Mind the Gap: Investigating the Impact of Data Leakage on Machine Learning Predictive Models

Augusto Exenberger Becker; Mariana Recamonde-Mendoza

Augusto Exenberger Becker UFRGS
Mariana Recamonde-Mendoza UFRGS / HCPA

Resumo

Data leakage is one of the most critical and underestimated threats to the validity of machine learning (ML) model evaluation, often leading to substantially inflated performance estimates. While the concept has been acknowledged in the literature, this is the first study to provide large-scale empirical evidence of its effects across diverse modeling scenarios. We systematically investigated the impact of data leakage introduced at four common pipeline stages – normalization, imputation, feature selection, and hyperparameter tuning – using 30 datasets and six supervised learning algorithms. Our results show that leakage significantly inflated performance in nearly half of the datasets (p < 5), with feature selection causing the strongest distortions.
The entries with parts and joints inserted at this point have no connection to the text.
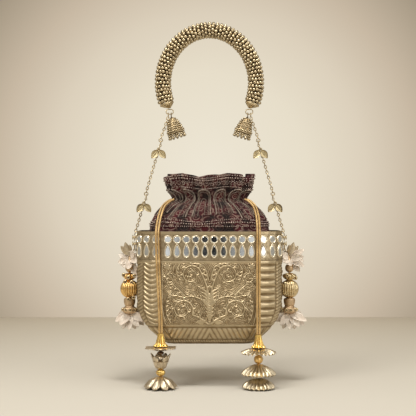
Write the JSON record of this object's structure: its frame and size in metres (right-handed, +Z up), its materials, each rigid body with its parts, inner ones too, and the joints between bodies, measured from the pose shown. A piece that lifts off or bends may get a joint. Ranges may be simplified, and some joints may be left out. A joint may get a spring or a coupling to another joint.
{
  "type": "potli bag",
  "caption": "Drawstring pouch of pleated brocade in an embossed metal basket with mirrors, hung on chains from a beaded horseshoe handle, with bell, leaf and bead charms.",
  "frame": {"origin": "underside of the handle's top, where a hand or a hook holds the bag", "axes": "+Z up as the bag hangs, +X to the right seen from the front, -Y to the front"},
  "size_m": [0.1988, 0.1145, 0.3846],
  "materials": {
    "ball_gold": "metallised balls, antique pale gold",
    "antique_gold": "antiqued, satin",
    "leaf_gold": "antiqued, satin",
    "bright_bead": "metallised, bright gold",
    "pale_bead": "metallised, antique gold",
    "dark_bead": "glossy",
    "tan_bead": "matt",
    "petal_cloth": "stiffened translucent cloth",
    "brocade": "woven brocade",
    "black_cloth": "plain cloth",
    "cord_gold": "twisted metallic cord"
  },
  "bodies": {
    "handle": {"beaded_grip": "ball_gold", "end_cap_left": "antique_gold", "end_cap_right": "antique_gold", "eye_ring_left": "antique_gold", "eye_ring_right": "antique_gold"},
    "jhumka_left": {"jhumka_dome_left": "antique_gold", "jhumka_fringe_left": "ball_gold"},
    "chain_left_upper": {"chain_left_upper": "antique_gold"},
    "chain_left_middle": {"chain_left_middle": "antique_gold"},
    "chain_left_lower": {"chain_left_lower": "antique_gold"},
    "leaf_left_middle_inner": {"leaf_left_middle_inner": "leaf_gold"},
    "leaf_left_middle_outer": {"leaf_left_middle_outer": "leaf_gold"},
    "leaf_left_lower_inner": {"leaf_left_lower_inner": "leaf_gold"},
    "leaf_left_lower_outer": {"leaf_left_lower_outer": "leaf_gold"},
    "jhumka_right": {"jhumka_dome_right": "antique_gold", "jhumka_fringe_right": "ball_gold"},
    "chain_right_upper": {"chain_right_upper": "antique_gold"},
    "chain_right_middle": {"chain_right_middle": "antique_gold"},
    "chain_right_lower": {"chain_right_lower": "antique_gold"},
    "leaf_right_middle_inner": {"leaf_right_middle_inner": "leaf_gold"},
    "leaf_right_middle_outer": {"leaf_right_middle_outer": "leaf_gold"},
    "leaf_right_lower_inner": {"leaf_right_lower_inner": "leaf_gold"},
    "leaf_right_lower_outer": {"leaf_right_lower_outer": "leaf_gold"},
    "basket": {"basket_shell": "antique_gold", "mirror_band": "antique_gold", "lining": "black_cloth", "pouch": "brocade", "lug_left": "antique_gold", "lug_right": "antique_gold", "cord_left_inner": "cord_gold", "cord_left_outer": "cord_gold", "cord_right_inner": "cord_gold", "cord_right_outer": "cord_gold", "tassel_left_cone": "bright_bead", "tassel_left_petal_disc": "pale_bead", "tassel_left_neck_bead": "dark_bead", "tassel_left_round_bead": "pale_bead", "tassel_left_tulip_cup": "pale_bead", "tassel_left_gold_bead": "bright_bead", "tassel_left_petal_skirt": "pale_bead", "tassel_right_cone": "bright_bead", "tassel_right_fluted_disc": "bright_bead", "tassel_right_round_bead": "pale_bead", "tassel_right_umbrella": "bright_bead", "tassel_right_shell_disc": "pale_bead"},
    "side_ring_left": {"side_ring_left": "antique_gold"},
    "side_tassel_left": {"side_tassel_left_leaf_pair": "leaf_gold", "side_tassel_left_flower": "petal_cloth", "side_tassel_left_matte_bead": "tan_bead", "side_tassel_left_big_bead": "bright_bead", "side_tassel_left_spool": "pale_bead", "side_tassel_left_petal_skirt": "petal_cloth"},
    "side_ring_right": {"side_ring_right": "antique_gold"},
    "side_tassel_right": {"side_tassel_right_leaf_pair": "leaf_gold", "side_tassel_right_flower": "petal_cloth", "side_tassel_right_matte_bead": "tan_bead", "side_tassel_right_big_bead": "bright_bead", "side_tassel_right_spool": "pale_bead", "side_tassel_right_petal_skirt": "petal_cloth"}
  },
  "joints": [
    {"name": "jhumka_left_swing", "type": "hinge", "parent": "handle", "child": "jhumka_left", "pos_m": [-0.04096, 0, -0.08118], "axis": [1, 0, 0], "range_deg": [-35, 35]},
    {"name": "jhumka_right_swing", "type": "hinge", "parent": "handle", "child": "jhumka_right", "pos_m": [0.04096, 0, -0.08118], "axis": [1, 0, 0], "range_deg": [-35, 35]},
    {"name": "chain_left_upper_swing", "type": "hinge", "parent": "handle", "child": "chain_left_upper", "pos_m": [-0.04416, 0, -0.08118], "axis": [1, 0, 0], "range_deg": [-30, 30]},
    {"name": "chain_left_middle_swing", "type": "hinge", "parent": "chain_left_upper", "child": "chain_left_middle", "pos_m": [-0.05218, 0, -0.11068], "axis": [1, 0, 0], "range_deg": [-30, 30]},
    {"name": "chain_left_lower_swing", "type": "hinge", "parent": "chain_left_middle", "child": "chain_left_lower", "pos_m": [-0.06779, 0, -0.16808], "axis": [1, 0, 0], "range_deg": [-30, 30]},
    {"name": "chain_right_upper_swing", "type": "hinge", "parent": "handle", "child": "chain_right_upper", "pos_m": [0.04416, 0, -0.08118], "axis": [1, 0, 0], "range_deg": [-30, 30]},
    {"name": "chain_right_middle_swing", "type": "hinge", "parent": "chain_right_upper", "child": "chain_right_middle", "pos_m": [0.05218, 0, -0.11068], "axis": [1, 0, 0], "range_deg": [-30, 30]},
    {"name": "chain_right_lower_swing", "type": "hinge", "parent": "chain_right_middle", "child": "chain_right_lower", "pos_m": [0.06779, 0, -0.16808], "axis": [1, 0, 0], "range_deg": [-30, 30]},
    {"name": "leaf_left_middle_inner_swing", "type": "hinge", "parent": "chain_left_middle", "child": "leaf_left_middle_inner", "pos_m": [-0.05444, 0, -0.11898], "axis": [0, 1, 0], "range_deg": [-30, 0]},
    {"name": "leaf_left_middle_outer_swing", "type": "hinge", "parent": "chain_left_middle", "child": "leaf_left_middle_outer", "pos_m": [-0.05444, 0, -0.11898], "axis": [0, 1, 0], "range_deg": [0, 30]},
    {"name": "leaf_left_lower_inner_swing", "type": "hinge", "parent": "chain_left_lower", "child": "leaf_left_lower_inner", "pos_m": [-0.07005, 0, -0.17638], "axis": [0, 1, 0], "range_deg": [-30, 0]},
    {"name": "leaf_left_lower_outer_swing", "type": "hinge", "parent": "chain_left_lower", "child": "leaf_left_lower_outer", "pos_m": [-0.07005, 0, -0.17638], "axis": [0, 1, 0], "range_deg": [0, 30]},
    {"name": "leaf_right_middle_inner_swing", "type": "hinge", "parent": "chain_right_middle", "child": "leaf_right_middle_inner", "pos_m": [0.05444, 0, -0.11898], "axis": [0, 1, 0], "range_deg": [0, 30]},
    {"name": "leaf_right_middle_outer_swing", "type": "hinge", "parent": "chain_right_middle", "child": "leaf_right_middle_outer", "pos_m": [0.05444, 0, -0.11898], "axis": [0, 1, 0], "range_deg": [-30, 0]},
    {"name": "leaf_right_lower_inner_swing", "type": "hinge", "parent": "chain_right_lower", "child": "leaf_right_lower_inner", "pos_m": [0.07005, 0, -0.17638], "axis": [0, 1, 0], "range_deg": [0, 30]},
    {"name": "leaf_right_lower_outer_swing", "type": "hinge", "parent": "chain_right_lower", "child": "leaf_right_lower_outer", "pos_m": [0.07005, 0, -0.17638], "axis": [0, 1, 0], "range_deg": [-30, 0]},
    {"name": "basket_swing", "type": "hinge", "parent": "chain_left_lower", "child": "basket", "pos_m": [-0.08, 0, -0.21298], "axis": [1, 0, 0], "range_deg": [-30, 30]},
    {"name": "side_ring_left_swing", "type": "hinge", "parent": "basket", "child": "side_ring_left", "pos_m": [-0.08, 0, -0.21998], "axis": [1, 0, 0], "range_deg": [-35, 35]},
    {"name": "side_tassel_left_swing", "type": "hinge", "parent": "side_ring_left", "child": "side_tassel_left", "pos_m": [-0.08, 0, -0.22638], "axis": [0, 1, 0], "range_deg": [0, 35]},
    {"name": "side_ring_right_swing", "type": "hinge", "parent": "basket", "child": "side_ring_right", "pos_m": [0.08, 0, -0.21998], "axis": [1, 0, 0], "range_deg": [-35, 35]},
    {"name": "side_tassel_right_swing", "type": "hinge", "parent": "side_ring_right", "child": "side_tassel_right", "pos_m": [0.08, 0, -0.22638], "axis": [0, -1, 0], "range_deg": [0, 35]}
  ],
  "couplings": [
    {"joint": "chain_right_upper_swing", "follows": "chain_left_upper_swing", "ratio": 1},
    {"joint": "chain_right_middle_swing", "follows": "chain_left_middle_swing", "ratio": 1},
    {"joint": "chain_right_lower_swing", "follows": "chain_left_lower_swing", "ratio": 1}
  ]
}
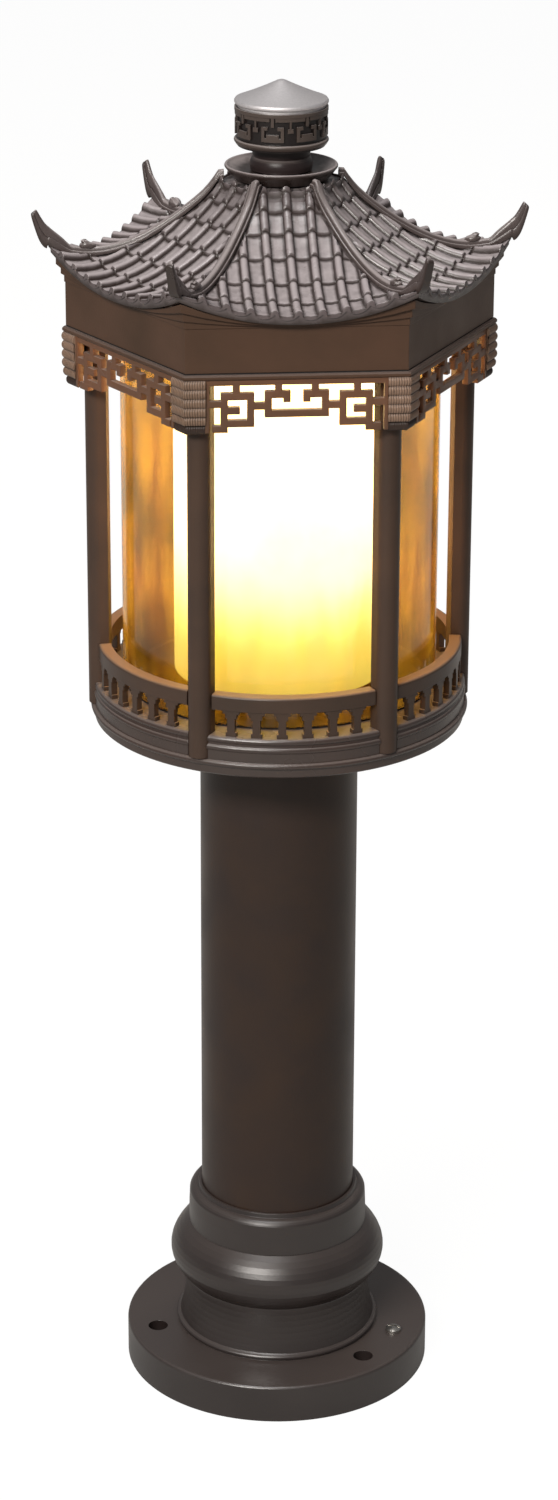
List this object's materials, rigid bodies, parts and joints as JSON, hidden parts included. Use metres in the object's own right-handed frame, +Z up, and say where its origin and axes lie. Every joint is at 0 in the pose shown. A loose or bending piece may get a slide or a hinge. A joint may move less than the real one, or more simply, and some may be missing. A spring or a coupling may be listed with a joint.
{
  "type": "pagoda lantern floor lamp",
  "caption": "Pagoda lantern lamp with a tiled six-sided roof, fretwork frieze, glowing cylinder in a clear tube, round column and bolted base.",
  "frame": {"origin": "centre of the base's underside, on the column's axis", "axes": "+Z up the column; a flat side of the lantern faces -Y and a corner post stands on +X"},
  "size_m": [0.28, 0.2446, 0.8],
  "materials": {
    "bronze_paint": "dark bronze powder coat on cast aluminium, satin",
    "roof_paint": "grey-brown powder coat on cast aluminium, satin",
    "zinc_steel": "zinc plated",
    "seal_rubber": "moulded EPDM, matt",
    "block_plastic": "moulded polyamide",
    "lead_sheath": "silicone sheath",
    "clear_acrylic": "clear amber-tinted cast acrylic",
    "glow_acrylic": "opal acrylic, lit from inside",
    "seat_plastic": "black moulded",
    "holder_ceramic": "glazed steatite",
    "cap_metal": "rolled thin shell",
    "bulb_glass": "opal bulb"
  },
  "bodies": {
    "stem": {"base_casting": "bronze_paint", "column_tube": "bronze_paint", "tray": "bronze_paint", "balustrade_1": "bronze_paint", "balustrade_2": "bronze_paint", "balustrade_3": "bronze_paint", "balustrade_4": "bronze_paint", "balustrade_5": "bronze_paint", "balustrade_6": "bronze_paint", "post_1": "bronze_paint", "post_2": "bronze_paint", "post_3": "bronze_paint", "post_4": "bronze_paint", "post_5": "bronze_paint", "post_6": "bronze_paint", "top_ring": "bronze_paint", "frieze_1": "bronze_paint", "frieze_2": "bronze_paint", "frieze_3": "bronze_paint", "frieze_4": "bronze_paint", "frieze_5": "bronze_paint", "frieze_6": "bronze_paint", "bracket_1": "bronze_paint", "bracket_2": "bronze_paint", "bracket_3": "bronze_paint", "bracket_4": "bronze_paint", "bracket_5": "bronze_paint", "bracket_6": "bronze_paint", "earth_screw": "zinc_steel", "tie_rod": "zinc_steel", "tie_nuts": "zinc_steel", "tie_washers": "zinc_steel", "terminal_screws": "zinc_steel", "post_screws": "zinc_steel", "bridge_screws": "zinc_steel", "holder_bridge": "zinc_steel", "crossbar": "zinc_steel", "crossbar_screws": "zinc_steel", "crown_stud": "zinc_steel", "column_seals": "seal_rubber", "tube_seals": "seal_rubber", "roof_gasket": "seal_rubber", "terminal_block": "block_plastic", "lamp_lead": "lead_sheath", "clear_tube": "clear_acrylic", "glow_cylinder": "glow_acrylic", "glow_seat": "seat_plastic", "lampholder": "holder_ceramic"},
    "roof": {"fascia_box": "bronze_paint", "eave_cornice": "bronze_paint", "roof_shell": "roof_paint", "hip_ridges": "roof_paint", "crown_disc": "roof_paint"},
    "washer": {"crown_washer": "seal_rubber"},
    "finial": {"finial_neck": "bronze_paint", "finial_drum": "bronze_paint", "finial_cap": "roof_paint"},
    "bulb": {"bulb_cap": "cap_metal", "bulb_glass": "bulb_glass"}
  },
  "joints": [
    {"name": "roof_lift", "type": "slide", "parent": "stem", "child": "roof", "axis": [0, 0, 1], "range_m": [0, 0.15]},
    {"name": "finial_travel", "type": "slide", "parent": "roof", "child": "washer", "axis": [0, 0, 1], "range_m": [0, 0.0075]},
    {"name": "finial_turn", "type": "hinge", "parent": "washer", "child": "finial", "pos_m": [0, 0, 0.75], "axis": [0, 0, 1], "range_deg": [0, 1800]},
    {"name": "bulb_turn", "type": "hinge", "parent": "stem", "child": "bulb", "pos_m": [0, 0, 0.52], "axis": [0, 0, 1], "range_deg": [0, 900]}
  ],
  "couplings": [
    {"joint": "finial_travel", "follows": "finial_turn", "m_per_rad": 0.00023873}
  ]
}
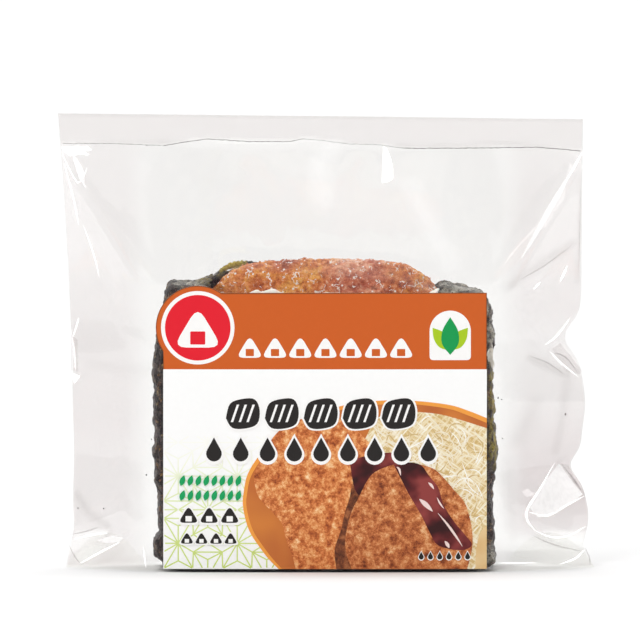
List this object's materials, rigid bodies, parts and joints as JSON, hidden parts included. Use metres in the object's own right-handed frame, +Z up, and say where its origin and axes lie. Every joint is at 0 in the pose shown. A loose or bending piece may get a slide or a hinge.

Support Vector Classifiers were particularly affected, showing large average gains and highly significant differences. Normalization and imputation led to minimal or statistically insignificant changes. These findings offer robust empirical evidence of how different leakage scenarios can distort model evaluation, underscoring the importance of rigorous pipeline design and validation practices in ML research and applications.